··· Extracted entries ···

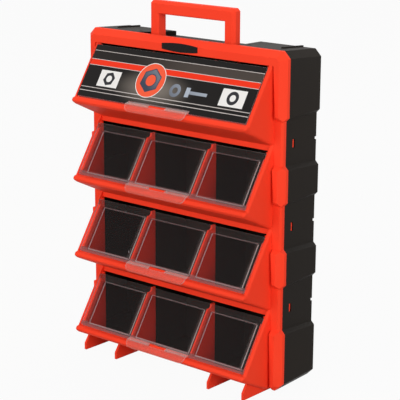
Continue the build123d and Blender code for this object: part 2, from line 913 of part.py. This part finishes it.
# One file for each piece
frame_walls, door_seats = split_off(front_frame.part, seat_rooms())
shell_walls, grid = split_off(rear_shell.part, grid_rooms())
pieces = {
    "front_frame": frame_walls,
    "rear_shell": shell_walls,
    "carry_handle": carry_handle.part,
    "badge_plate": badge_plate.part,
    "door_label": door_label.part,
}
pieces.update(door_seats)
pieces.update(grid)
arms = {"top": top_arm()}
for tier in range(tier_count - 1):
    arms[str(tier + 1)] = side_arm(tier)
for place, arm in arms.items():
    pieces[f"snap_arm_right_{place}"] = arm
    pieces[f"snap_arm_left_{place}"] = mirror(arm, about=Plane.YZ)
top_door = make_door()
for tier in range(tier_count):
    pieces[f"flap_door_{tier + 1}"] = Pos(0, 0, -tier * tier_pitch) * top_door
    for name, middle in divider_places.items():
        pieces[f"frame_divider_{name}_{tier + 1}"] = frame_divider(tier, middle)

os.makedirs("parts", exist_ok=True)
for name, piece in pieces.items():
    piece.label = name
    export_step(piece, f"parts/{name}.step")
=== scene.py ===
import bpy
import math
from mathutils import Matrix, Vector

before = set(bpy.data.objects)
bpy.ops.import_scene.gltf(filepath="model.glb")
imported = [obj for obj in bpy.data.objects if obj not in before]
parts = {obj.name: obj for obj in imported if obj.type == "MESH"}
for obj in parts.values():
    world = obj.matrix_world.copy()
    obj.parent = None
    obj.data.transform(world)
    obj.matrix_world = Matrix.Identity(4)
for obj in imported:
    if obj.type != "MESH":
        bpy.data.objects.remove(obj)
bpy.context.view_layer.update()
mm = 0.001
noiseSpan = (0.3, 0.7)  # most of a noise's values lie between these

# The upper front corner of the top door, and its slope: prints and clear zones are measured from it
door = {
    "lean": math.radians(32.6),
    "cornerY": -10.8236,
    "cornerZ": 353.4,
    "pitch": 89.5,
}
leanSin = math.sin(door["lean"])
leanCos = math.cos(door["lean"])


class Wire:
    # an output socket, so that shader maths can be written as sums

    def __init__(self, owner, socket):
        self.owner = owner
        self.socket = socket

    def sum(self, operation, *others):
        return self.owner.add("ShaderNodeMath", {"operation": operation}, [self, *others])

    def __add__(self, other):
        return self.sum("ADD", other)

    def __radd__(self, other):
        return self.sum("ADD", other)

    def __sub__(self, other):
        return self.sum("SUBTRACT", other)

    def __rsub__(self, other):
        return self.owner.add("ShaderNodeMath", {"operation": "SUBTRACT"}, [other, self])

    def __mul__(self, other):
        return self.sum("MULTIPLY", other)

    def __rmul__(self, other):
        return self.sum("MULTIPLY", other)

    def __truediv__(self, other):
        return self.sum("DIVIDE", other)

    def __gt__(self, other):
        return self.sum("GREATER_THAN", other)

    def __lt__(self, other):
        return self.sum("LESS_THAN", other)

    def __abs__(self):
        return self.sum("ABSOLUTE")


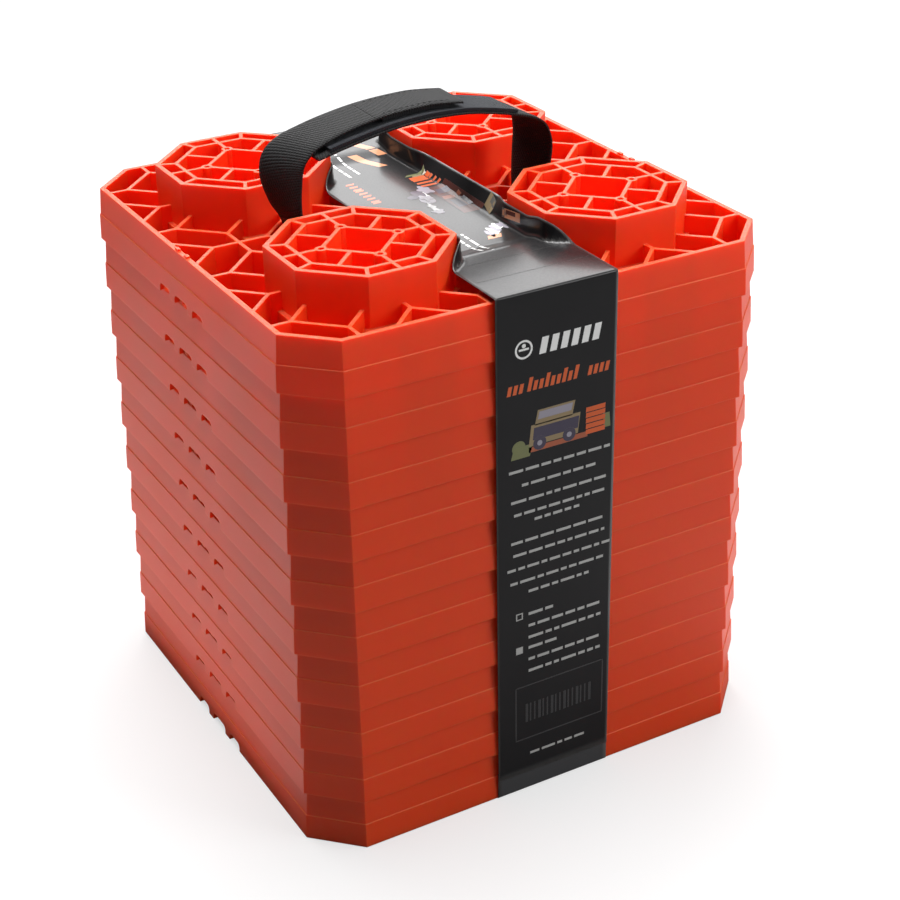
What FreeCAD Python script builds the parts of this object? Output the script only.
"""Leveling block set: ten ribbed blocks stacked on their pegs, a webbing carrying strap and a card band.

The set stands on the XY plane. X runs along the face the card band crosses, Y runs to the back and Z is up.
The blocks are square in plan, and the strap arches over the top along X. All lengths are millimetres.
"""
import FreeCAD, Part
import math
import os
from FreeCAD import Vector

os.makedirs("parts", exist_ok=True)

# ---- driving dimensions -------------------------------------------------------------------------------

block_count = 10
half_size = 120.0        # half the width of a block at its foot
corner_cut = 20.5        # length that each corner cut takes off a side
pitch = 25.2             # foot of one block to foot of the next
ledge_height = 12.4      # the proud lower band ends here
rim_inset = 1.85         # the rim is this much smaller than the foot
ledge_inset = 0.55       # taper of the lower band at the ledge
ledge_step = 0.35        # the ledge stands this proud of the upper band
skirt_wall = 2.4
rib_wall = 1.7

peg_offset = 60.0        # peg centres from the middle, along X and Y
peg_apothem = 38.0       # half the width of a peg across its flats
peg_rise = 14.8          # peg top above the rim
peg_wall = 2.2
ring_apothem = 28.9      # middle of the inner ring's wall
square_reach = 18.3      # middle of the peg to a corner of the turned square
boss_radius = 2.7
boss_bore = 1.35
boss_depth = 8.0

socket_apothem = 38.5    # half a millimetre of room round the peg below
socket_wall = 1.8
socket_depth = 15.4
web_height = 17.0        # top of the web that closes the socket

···

> Aim of the task: All lines above from the one containing "for name, piece" to the one containing "bpy.data.objects.remove(obj)" must be repeated exactly, both lines included, and no others.

> Worked answer:
for name, piece in pieces.items():
    piece.label = name
    export_step(piece, f"parts/{name}.step")
=== scene.py ===
import bpy
import math
from mathutils import Matrix, Vector

before = set(bpy.data.objects)
bpy.ops.import_scene.gltf(filepath="model.glb")
imported = [obj for obj in bpy.data.objects if obj not in before]
parts = {obj.name: obj for obj in imported if obj.type == "MESH"}
for obj in parts.values():
    world = obj.matrix_world.copy()
    obj.parent = None
    obj.data.transform(world)
    obj.matrix_world = Matrix.Identity(4)
for obj in imported:
    if obj.type != "MESH":
        bpy.data.objects.remove(obj)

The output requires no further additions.